[Data provided]

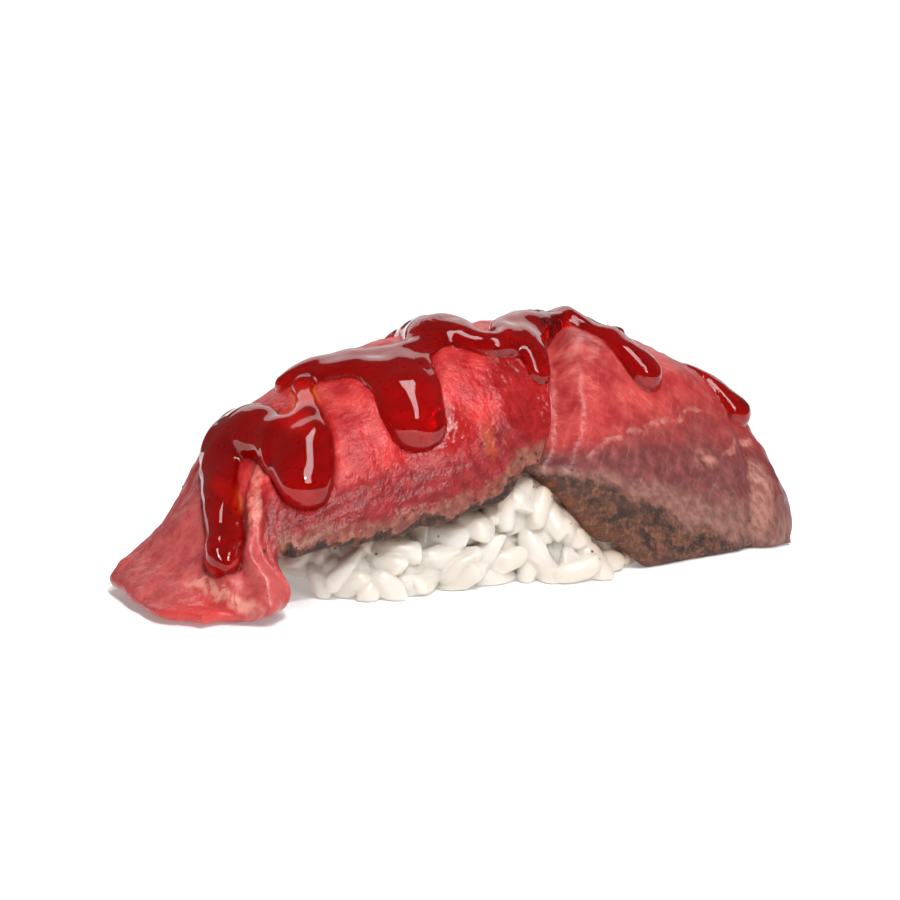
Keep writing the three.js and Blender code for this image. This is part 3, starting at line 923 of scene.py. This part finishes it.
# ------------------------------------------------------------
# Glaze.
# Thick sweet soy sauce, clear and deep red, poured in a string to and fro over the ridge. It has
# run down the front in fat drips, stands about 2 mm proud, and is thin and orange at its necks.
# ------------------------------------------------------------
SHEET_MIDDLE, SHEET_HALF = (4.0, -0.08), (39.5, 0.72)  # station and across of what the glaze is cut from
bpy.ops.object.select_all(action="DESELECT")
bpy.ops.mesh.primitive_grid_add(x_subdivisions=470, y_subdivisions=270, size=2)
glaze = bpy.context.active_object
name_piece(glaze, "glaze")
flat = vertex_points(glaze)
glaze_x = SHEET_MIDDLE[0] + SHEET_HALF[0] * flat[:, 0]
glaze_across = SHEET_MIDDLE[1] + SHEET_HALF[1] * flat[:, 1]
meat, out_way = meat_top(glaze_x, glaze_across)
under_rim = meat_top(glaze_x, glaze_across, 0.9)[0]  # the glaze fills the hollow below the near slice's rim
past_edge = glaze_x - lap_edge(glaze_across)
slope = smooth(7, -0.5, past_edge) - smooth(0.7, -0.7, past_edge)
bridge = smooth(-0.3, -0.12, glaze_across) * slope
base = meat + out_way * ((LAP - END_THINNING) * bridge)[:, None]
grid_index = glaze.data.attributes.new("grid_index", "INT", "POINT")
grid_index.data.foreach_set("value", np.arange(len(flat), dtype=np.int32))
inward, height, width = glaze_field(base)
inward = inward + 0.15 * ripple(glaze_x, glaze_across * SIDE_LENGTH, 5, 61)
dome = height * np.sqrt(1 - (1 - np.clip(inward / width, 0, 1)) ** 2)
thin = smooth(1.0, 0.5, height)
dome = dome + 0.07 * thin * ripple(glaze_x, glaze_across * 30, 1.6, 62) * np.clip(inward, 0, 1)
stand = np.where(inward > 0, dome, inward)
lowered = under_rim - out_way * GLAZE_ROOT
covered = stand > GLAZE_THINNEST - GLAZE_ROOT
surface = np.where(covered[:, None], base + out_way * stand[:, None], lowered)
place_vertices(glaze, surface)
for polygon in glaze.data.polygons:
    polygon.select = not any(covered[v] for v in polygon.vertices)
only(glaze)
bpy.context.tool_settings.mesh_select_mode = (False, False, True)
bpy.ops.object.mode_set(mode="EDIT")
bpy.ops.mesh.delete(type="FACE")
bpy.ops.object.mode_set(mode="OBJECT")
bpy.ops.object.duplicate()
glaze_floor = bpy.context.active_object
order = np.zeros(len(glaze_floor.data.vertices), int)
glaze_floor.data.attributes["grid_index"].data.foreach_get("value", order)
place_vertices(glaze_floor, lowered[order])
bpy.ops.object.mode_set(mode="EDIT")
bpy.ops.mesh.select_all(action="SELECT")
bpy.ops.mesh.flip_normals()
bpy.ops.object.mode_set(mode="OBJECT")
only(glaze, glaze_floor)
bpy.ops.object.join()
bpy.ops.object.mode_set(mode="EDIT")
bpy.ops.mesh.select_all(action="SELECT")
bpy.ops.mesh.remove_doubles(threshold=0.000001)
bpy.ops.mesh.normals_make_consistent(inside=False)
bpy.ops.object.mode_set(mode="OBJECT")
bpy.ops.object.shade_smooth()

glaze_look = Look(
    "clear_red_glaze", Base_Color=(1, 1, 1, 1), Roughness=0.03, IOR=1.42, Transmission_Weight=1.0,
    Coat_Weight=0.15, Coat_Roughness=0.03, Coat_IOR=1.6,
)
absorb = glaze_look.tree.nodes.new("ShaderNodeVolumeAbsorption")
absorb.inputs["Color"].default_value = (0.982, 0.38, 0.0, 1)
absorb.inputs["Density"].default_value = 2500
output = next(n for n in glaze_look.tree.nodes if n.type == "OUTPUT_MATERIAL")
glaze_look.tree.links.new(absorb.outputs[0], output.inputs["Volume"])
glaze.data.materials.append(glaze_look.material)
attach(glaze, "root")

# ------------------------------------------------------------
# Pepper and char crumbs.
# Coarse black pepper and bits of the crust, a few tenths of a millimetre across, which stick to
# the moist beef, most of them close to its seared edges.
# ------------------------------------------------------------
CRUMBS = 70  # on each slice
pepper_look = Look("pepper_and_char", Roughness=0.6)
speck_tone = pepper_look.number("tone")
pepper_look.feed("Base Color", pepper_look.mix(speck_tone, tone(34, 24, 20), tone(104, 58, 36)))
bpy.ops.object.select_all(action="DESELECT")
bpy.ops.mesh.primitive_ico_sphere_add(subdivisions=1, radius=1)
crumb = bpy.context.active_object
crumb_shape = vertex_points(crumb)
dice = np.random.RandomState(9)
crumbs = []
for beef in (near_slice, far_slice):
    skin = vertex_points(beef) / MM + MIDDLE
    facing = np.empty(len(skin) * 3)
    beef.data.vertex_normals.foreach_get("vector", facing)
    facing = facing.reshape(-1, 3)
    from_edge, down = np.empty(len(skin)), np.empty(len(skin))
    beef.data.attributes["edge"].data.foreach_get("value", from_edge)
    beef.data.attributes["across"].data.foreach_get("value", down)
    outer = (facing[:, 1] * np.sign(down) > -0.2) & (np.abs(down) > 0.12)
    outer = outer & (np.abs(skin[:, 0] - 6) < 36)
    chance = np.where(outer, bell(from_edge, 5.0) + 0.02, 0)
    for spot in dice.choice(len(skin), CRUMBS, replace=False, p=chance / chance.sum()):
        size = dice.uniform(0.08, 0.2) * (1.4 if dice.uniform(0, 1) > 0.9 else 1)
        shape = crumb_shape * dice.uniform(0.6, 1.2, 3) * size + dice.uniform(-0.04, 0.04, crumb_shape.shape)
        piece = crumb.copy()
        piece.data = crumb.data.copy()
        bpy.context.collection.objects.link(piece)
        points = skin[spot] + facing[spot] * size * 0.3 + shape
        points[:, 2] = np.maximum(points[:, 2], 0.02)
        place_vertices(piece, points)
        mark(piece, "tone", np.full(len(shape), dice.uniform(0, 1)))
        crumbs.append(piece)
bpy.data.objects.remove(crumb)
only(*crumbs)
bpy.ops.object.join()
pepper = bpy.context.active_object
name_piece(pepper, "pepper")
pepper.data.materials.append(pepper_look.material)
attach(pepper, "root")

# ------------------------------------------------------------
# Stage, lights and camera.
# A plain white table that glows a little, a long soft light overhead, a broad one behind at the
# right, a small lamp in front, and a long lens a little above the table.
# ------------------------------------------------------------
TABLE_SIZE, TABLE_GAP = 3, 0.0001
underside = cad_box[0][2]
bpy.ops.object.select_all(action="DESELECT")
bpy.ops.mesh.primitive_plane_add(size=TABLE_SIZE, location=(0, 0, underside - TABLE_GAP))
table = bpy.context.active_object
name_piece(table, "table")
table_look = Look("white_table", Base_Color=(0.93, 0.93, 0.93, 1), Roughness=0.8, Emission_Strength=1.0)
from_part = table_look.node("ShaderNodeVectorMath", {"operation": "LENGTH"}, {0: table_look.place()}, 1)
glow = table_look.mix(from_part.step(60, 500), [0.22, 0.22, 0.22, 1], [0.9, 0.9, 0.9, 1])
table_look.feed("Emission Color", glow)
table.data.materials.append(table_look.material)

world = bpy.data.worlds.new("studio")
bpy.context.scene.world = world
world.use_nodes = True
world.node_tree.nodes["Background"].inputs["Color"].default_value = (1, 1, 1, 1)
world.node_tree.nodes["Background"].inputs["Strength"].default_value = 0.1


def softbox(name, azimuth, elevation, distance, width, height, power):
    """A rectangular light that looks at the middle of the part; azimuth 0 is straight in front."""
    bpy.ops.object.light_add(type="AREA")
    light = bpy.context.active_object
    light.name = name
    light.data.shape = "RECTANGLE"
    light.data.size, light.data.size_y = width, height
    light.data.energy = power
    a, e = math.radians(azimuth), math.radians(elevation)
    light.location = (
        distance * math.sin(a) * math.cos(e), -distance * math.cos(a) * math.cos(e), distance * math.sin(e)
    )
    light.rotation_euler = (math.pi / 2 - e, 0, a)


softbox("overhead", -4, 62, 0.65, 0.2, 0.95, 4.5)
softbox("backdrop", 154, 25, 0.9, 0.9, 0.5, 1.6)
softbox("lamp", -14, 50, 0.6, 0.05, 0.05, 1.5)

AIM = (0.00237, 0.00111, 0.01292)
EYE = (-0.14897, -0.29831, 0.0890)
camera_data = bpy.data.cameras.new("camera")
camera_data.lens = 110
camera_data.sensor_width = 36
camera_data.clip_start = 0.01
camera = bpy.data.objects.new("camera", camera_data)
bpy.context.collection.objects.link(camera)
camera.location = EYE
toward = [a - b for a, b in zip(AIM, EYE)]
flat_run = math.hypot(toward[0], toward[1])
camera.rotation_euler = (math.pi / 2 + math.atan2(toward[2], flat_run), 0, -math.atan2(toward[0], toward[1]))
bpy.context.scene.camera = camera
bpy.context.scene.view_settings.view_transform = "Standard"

[Written task] Review the preceding data and report every line that includes the string "attach".

[Output for this exercise]
attach(glaze, "root")
attach(pepper, "root")